* [INSTRUCTIONS TO FOLLOW]: Repeat exactly, and only, the lines below starting at the line that contains "the other way." and ending at the line that contains "obj.matrix_world = world", inclusive of both.

* [SOURCE DATA]:

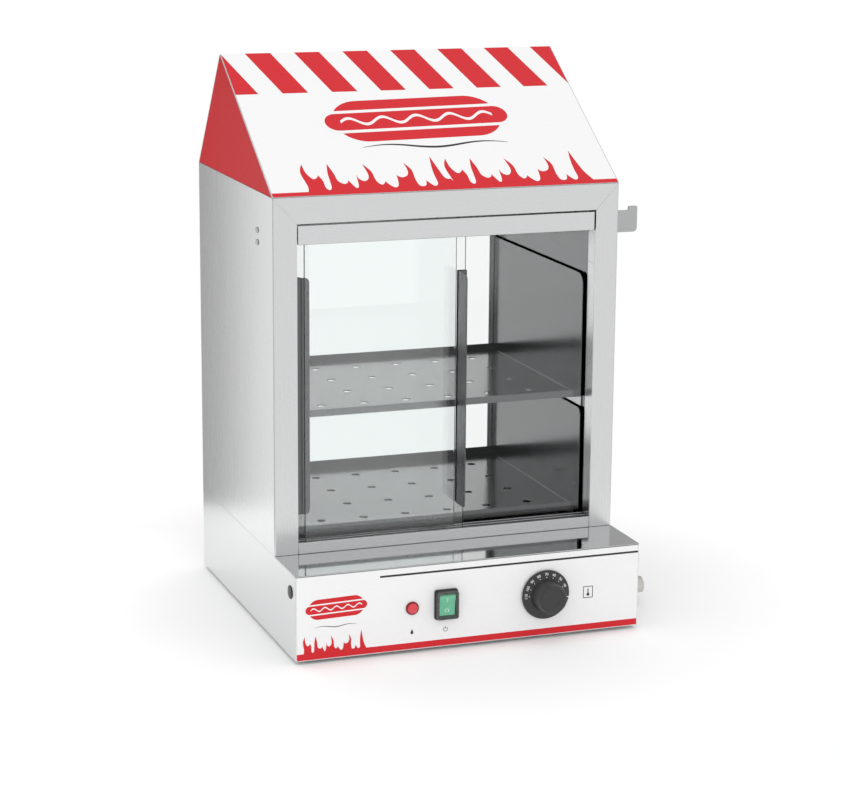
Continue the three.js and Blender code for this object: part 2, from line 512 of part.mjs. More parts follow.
// Cable gland, drain cock, utensil hook, screws and the plug in the spare hole.
function addFittings() {
  const gland = [[4.2, -8], [8, -8], [8, 0.3], [11, 0.3], [11, 8], [9.4, 10], [7.6, GLAND_REACH],
    [4.2, GLAND_REACH], [4.2, -8]];
  add('cable_gland', turned(gland, 24).translate(GLAND_X, DEPTH, GLAND_Z), 'blackPlastic');

  const right = WIDTH - TANK_X;
  add('drain_cock_body', join(
    rodX(6.9, right - 2, WIDTH + 40, DRAIN_Y, DRAIN_Z),
    rodX(11, right + GAP, right + 6, DRAIN_Y, DRAIN_Z, 6),
    rodX(12, WIDTH + GAP, WIDTH + 6, DRAIN_Y, DRAIN_Z, 6),
    rodX(10.5, WIDTH + 8, WIDTH + 26, DRAIN_Y, DRAIN_Z),
    rodX(9.5, WIDTH + 38, WIDTH + DRAIN_REACH, DRAIN_Y, DRAIN_Z),
    rodZ(4.5, DRAIN_Z, 33, DRAIN_LEVER_X, DRAIN_Y)), 'brass');
  const leverOutline = roundedRectangle(DRAIN_LEVER_X - 6, DRAIN_LEVER_X + 6, DRAIN_Y - 7, DRAIN_Y + 42,
    [5, 5, 5, 5]);
  add('drain_handle', extrude(leverOutline, 4).translate(0, 0, 33 + GAP), 'redPaint');

  const wall = WIDTH + GAP;
  const end = WIDTH + HOOK_REACH;
  const top = HOOK_BOTTOM + HOOK_HEIGHT;
  const arm = roundedRectangle(wall, end, HOOK_BOTTOM, top, [0, 5, 0, 0]);
  const tip = roundedRectangle(end - 11.4, end, HOOK_BOTTOM + 10, top + 4.5, [0, 0, 2, 2]);
  const foot = box(wall, wall + HOOK_SHEET, HOOK_Y, HOOK_Y + 17, HOOK_BOTTOM, top);
  const holes = SCREW_HEIGHTS.map((z) => rodX(2.2, wall - 1, wall + 4, SCREW_Y, z, 12));
  const bent = [arm, tip].map((outline) => alongY(outline, HOOK_Y, HOOK_Y + HOOK_SHEET));
  add('hook_bracket', cut(join(...bent, foot), ...holes), 'satinSteel');

  // A screw's head stands out along its direction from x, and its shank goes the other way.
  const screw = (x, z, direction) => {
    const [headStart, headEnd] = [x, x + direction * SCREW_HEAD].sort((a, b) => a - b);
    const [shankStart, shankEnd] = [x, x - direction * 7].sort((a, b) => a - b);
    const head = rodX(SCREW_HEAD_RADIUS, headStart, headEnd, SCREW_Y, z, 14);
    return join(head, rodX(1.8, shankStart, shankEnd, SCREW_Y, z, 10));
  };
  SCREW_HEIGHTS.forEach((z, index) => {
    add(`hook_screw_${index + 1}`, screw(wall + HOOK_SHEET + GAP, z, 1), 'satinSteel');
    add(`side_screw_${index + 1}`, screw(-GAP, z, -1), 'satinSteel');
  });
  add('hole_plug', join(rodX(7.5, -GAP - 1.4, -GAP, PLUG_Y, PLUG_Z), rodX(5.6, -1, 5, PLUG_Y, PLUG_Z)),
    'blackPlastic');
}

addBase();
addCabinet();
addHood();
addTracks();
addDoors();
addChamber();
addTank();
addControls();
addFittings();

const part = new THREE.Group();
part.add(steamer);

export default part;
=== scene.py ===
"""The looks of a counter-top hot dog steamer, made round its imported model. Metres, +Z up, front to -Y."""
import math

import bpy
from mathutils import Matrix, Vector


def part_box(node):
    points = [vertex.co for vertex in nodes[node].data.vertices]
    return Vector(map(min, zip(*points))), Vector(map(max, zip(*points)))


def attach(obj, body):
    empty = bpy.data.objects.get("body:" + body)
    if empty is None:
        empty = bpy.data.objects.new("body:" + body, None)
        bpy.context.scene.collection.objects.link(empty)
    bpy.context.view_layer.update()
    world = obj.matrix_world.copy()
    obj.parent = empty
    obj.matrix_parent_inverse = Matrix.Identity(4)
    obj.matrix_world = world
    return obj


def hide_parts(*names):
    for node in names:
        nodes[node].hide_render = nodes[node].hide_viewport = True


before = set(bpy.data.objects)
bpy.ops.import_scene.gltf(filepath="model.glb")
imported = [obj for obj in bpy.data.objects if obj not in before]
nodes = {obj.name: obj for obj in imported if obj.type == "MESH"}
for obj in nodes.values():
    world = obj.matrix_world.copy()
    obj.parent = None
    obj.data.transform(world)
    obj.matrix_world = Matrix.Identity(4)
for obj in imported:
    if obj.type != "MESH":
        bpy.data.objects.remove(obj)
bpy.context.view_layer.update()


# ---- Studio -------------------------------------------------------------------------------------
# A pale round floor with a painted glow that rises towards its rim, in a white surround. What shines in the
# steel is a surround that is dimmer behind the steamer than in front of it, and a soft card by the left wall.
scene = bpy.context.scene
scene.view_settings.view_transform = "Standard"

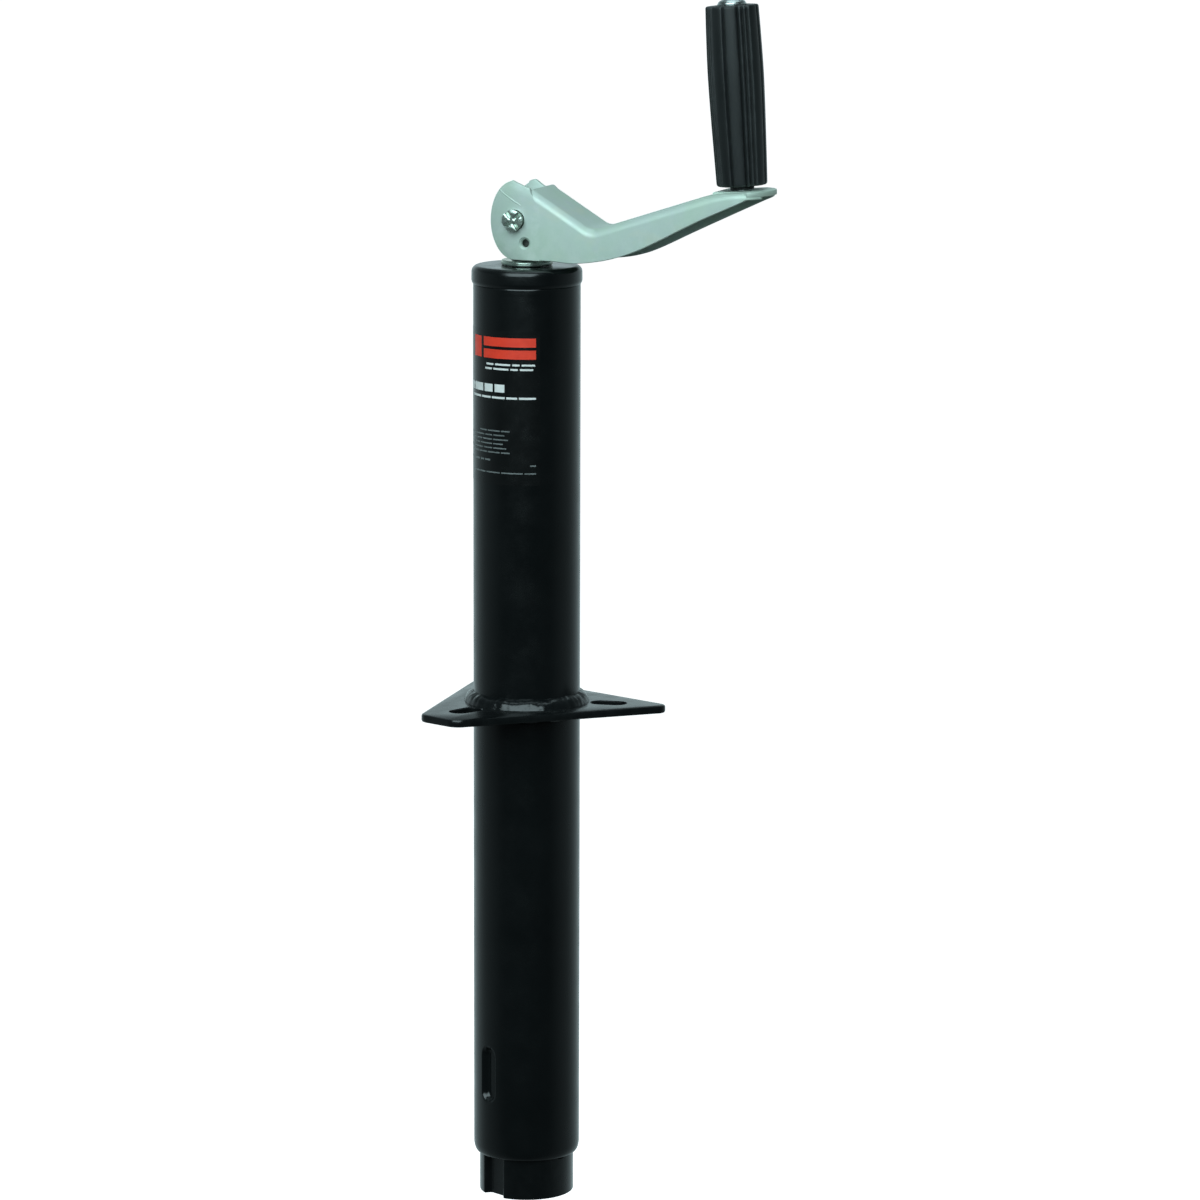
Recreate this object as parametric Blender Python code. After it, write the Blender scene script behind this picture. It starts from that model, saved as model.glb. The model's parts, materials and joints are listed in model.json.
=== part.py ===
"""Trailer tongue jack: a tube with a triangular mounting flange, a folding crank and a screw-driven ram.

Metres, +Z up. The origin is on the tube's axis at the foot of the ram, and the flange's nose points along -Y.
"""

from math import acos, asin, atan2, cos, pi, radians, sin, tan

import bmesh
import bpy
from mathutils import Matrix, Vector

MM = 0.001
INCH = 25.4 * MM
GAP = 0.3 * MM  # clearance between neighbouring pieces
FIT = 0.35 * MM  # clearance round faceted turned pieces
CUT = 20 * MM  # how far a plain cutter reaches each way

# Outer tube and cap
TUBE_R = 2.25 * INCH / 2
TUBE_WALL = 2.4 * MM
CAP_TOP = 505.9 * MM
CAP_R = 29.5 * MM
CAP_THICK = 4.0 * MM
CAP_SKIRT = 10.0 * MM
CAP_SHOULDER = 2.5 * MM
TUBE_BOTTOM = 22.1 * MM
TUBE_NECK = 1.4 * MM  # how far the tube's top end is drawn in, to sit inside the cap's skirt
TUBE_ROLL = 5.5 * MM  # length of the tube's lower end that is rolled inwards

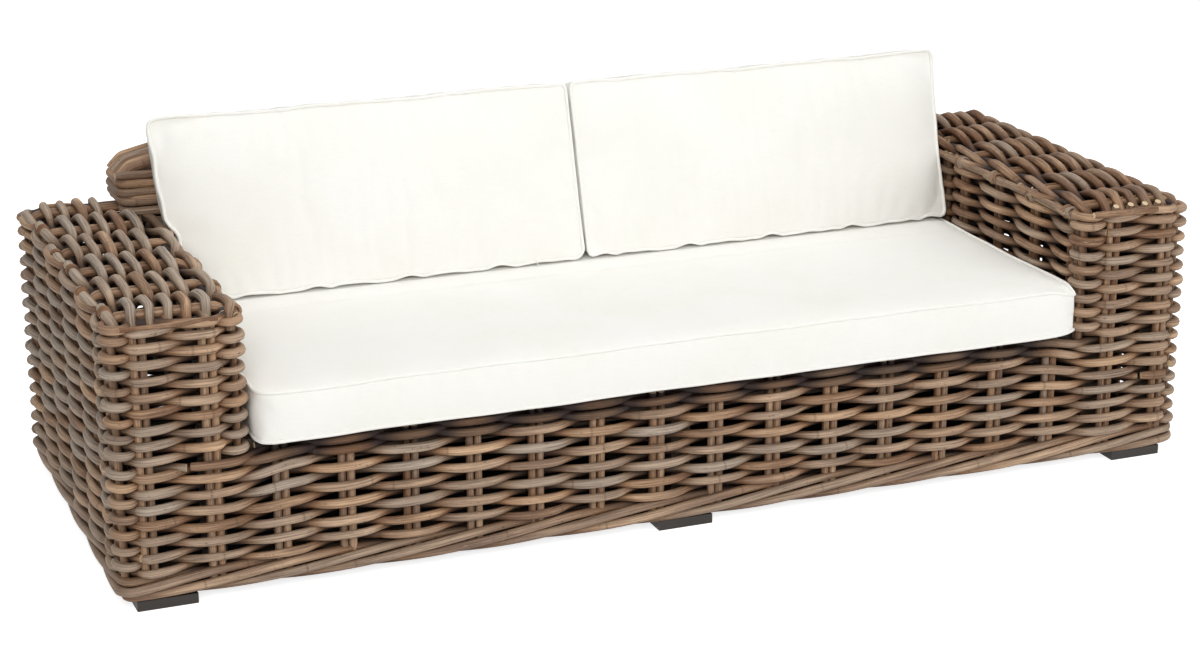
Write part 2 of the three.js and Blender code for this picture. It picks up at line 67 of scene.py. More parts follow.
MM = 0.001
UP = np.array([0.0, 0.0, 1.0])

# The frame's own sizes
side_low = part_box("left_side_weave")[0]
arm_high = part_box("left_arm_top_weave")[1]
band_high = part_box("back_top_weave")[1]
back_low, back_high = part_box("back_front_weave")
seat_low, seat_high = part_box("seat_cushion_cover")
HALF_WIDTH, HALF_DEPTH, BASE = -side_low[0], -side_low[1], side_low[2]
ARM_INNER, ARM_TOP = -arm_high[0], arm_high[2]
BACK_END, BACK_TOP = band_high[0], band_high[2]
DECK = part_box("front_weave")[1][2]
SHOULDER_BASE = ARM_TOP + 20 * MM
SHOULDER_RUN = 260 * MM

# Rattan
WEAVER = 9.1 * MM  # radius of a weaving strand
COLUMN = 9.6 * MM  # radius of an arm's lengthwise strand
STAKE = 8.0 * MM  # radius of a stake
SKIN = 24.5 * MM  # from the outer envelope to the plane of the stakes
SWING = 15.6 * MM  # how far a weaver's middle swings from that plane
SLIM = 0.14  # share of its radius that a strand loses where it is pressed between two others
RISE = 17.0 * MM  # how far a column's strand climbs before it dives, to clear the one that comes up
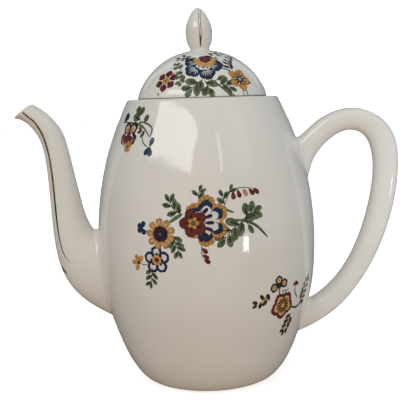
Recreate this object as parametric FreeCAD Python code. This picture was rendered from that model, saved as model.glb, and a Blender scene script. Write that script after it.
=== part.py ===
"""Porcelain coffee pot: barrel body with strainer wall, beaked spout, ear handle, domed lid and bud knob.

Millimetres. The origin is the centre of the foot ring on the table plane and +Z is up.
The spout points along -X, the handle along +X, and both lie in the plane Y = 0.
Every piece is one casting, written to parts/NODE.step.
"""

import FreeCAD
import Part
import math
import os

V = FreeCAD.Vector
AXIS_Y = V(0, 1, 0)
AXIS_Z = V(0, 0, 1)

# Body: a barrel turned about Z.
RIM_Z = 163.0
RIM_ARC = [(43.7, 161.7), (42.9, 162.7), (41.6, RIM_Z)]  # the rounded outer edge of the rim: radius, z
WALL = 3.6
HEEL_RADIUS = 14.0
HEEL_STOPS = [30, 60]  # degrees along the heel's arc, from the foot, that the profile passes through
FOOT_OUTER_R = 30.8
FOOT_WIDTH = 3.6
FOOT_HEIGHT = 2.4
FLOOR_TOP_Z = 6.4
FLOOR_BEND = (37.5, 12.3)  # radius, z inside the heel
WALL_POINTS = [  # radius, z
    (53.1, 28.0), (59.9, 50.0), (62.7, 75.0), (61.9, 100.0), (57.5, 125.0), (50.9, 145.0),
]

# Gallery: the stepped mouth that the lid sits in.
SEAT_DEPTH = 1.6
SEAT_R = 37.4
THROAT_R = 34.0
THROAT_LENGTH = 4.2
GALLERY_BLEND_Z = 150.5  # where the underside of the gallery meets the inner wall
GALLERY_BLEND_INSET = 2.6  # how far that is inward of the wall's last point
GALLERY_SAG = 0.9

# Lid: a dome with a deep flange.
LID_R = 36.8
LID_WALL = 3.1
LID_EDGE_ROUND = 0.6
DOME_POINTS = [  # radius, z
    (36.7, 165.0), (34.6, 169.9), (30.7, 175.8), (25.4, 181.2), (18.5, 185.9), (9.6, 189.1),
]
DOME_TOP_Z = 190.2
FLANGE_R = 33.2
FLANGE_WALL = 2.7
FLANGE_DEPTH = 13.0
FLANGE_BORE_RISE = 2.0  # above the seat, where the flange's bore meets the inside of the dome
VENT_R = 1.5
VENT_OFFSET = 15.0  # behind the knob, on +Y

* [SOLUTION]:
  // A screw's head stands out along its direction from x, and its shank goes the other way.
  const screw = (x, z, direction) => {
    const [headStart, headEnd] = [x, x + direction * SCREW_HEAD].sort((a, b) => a - b);
    const [shankStart, shankEnd] = [x, x - direction * 7].sort((a, b) => a - b);
    const head = rodX(SCREW_HEAD_RADIUS, headStart, headEnd, SCREW_Y, z, 14);
    return join(head, rodX(1.8, shankStart, shankEnd, SCREW_Y, z, 10));
  };
  SCREW_HEIGHTS.forEach((z, index) => {
    add(`hook_screw_${index + 1}`, screw(wall + HOOK_SHEET + GAP, z, 1), 'satinSteel');
    add(`side_screw_${index + 1}`, screw(-GAP, z, -1), 'satinSteel');
  });
  add('hole_plug', join(rodX(7.5, -GAP - 1.4, -GAP, PLUG_Y, PLUG_Z), rodX(5.6, -1, 5, PLUG_Y, PLUG_Z)),
    'blackPlastic');
}

addBase();
addCabinet();
addHood();
addTracks();
addDoors();
addChamber();
addTank();
addControls();
addFittings();

const part = new THREE.Group();
part.add(steamer);

export default part;
=== scene.py ===
"""The looks of a counter-top hot dog steamer, made round its imported model. Metres, +Z up, front to -Y."""
import math

import bpy
from mathutils import Matrix, Vector


def part_box(node):
    points = [vertex.co for vertex in nodes[node].data.vertices]
    return Vector(map(min, zip(*points))), Vector(map(max, zip(*points)))


def attach(obj, body):
    empty = bpy.data.objects.get("body:" + body)
    if empty is None:
        empty = bpy.data.objects.new("body:" + body, None)
        bpy.context.scene.collection.objects.link(empty)
    bpy.context.view_layer.update()
    world = obj.matrix_world.copy()
    obj.parent = empty
    obj.matrix_parent_inverse = Matrix.Identity(4)
    obj.matrix_world = world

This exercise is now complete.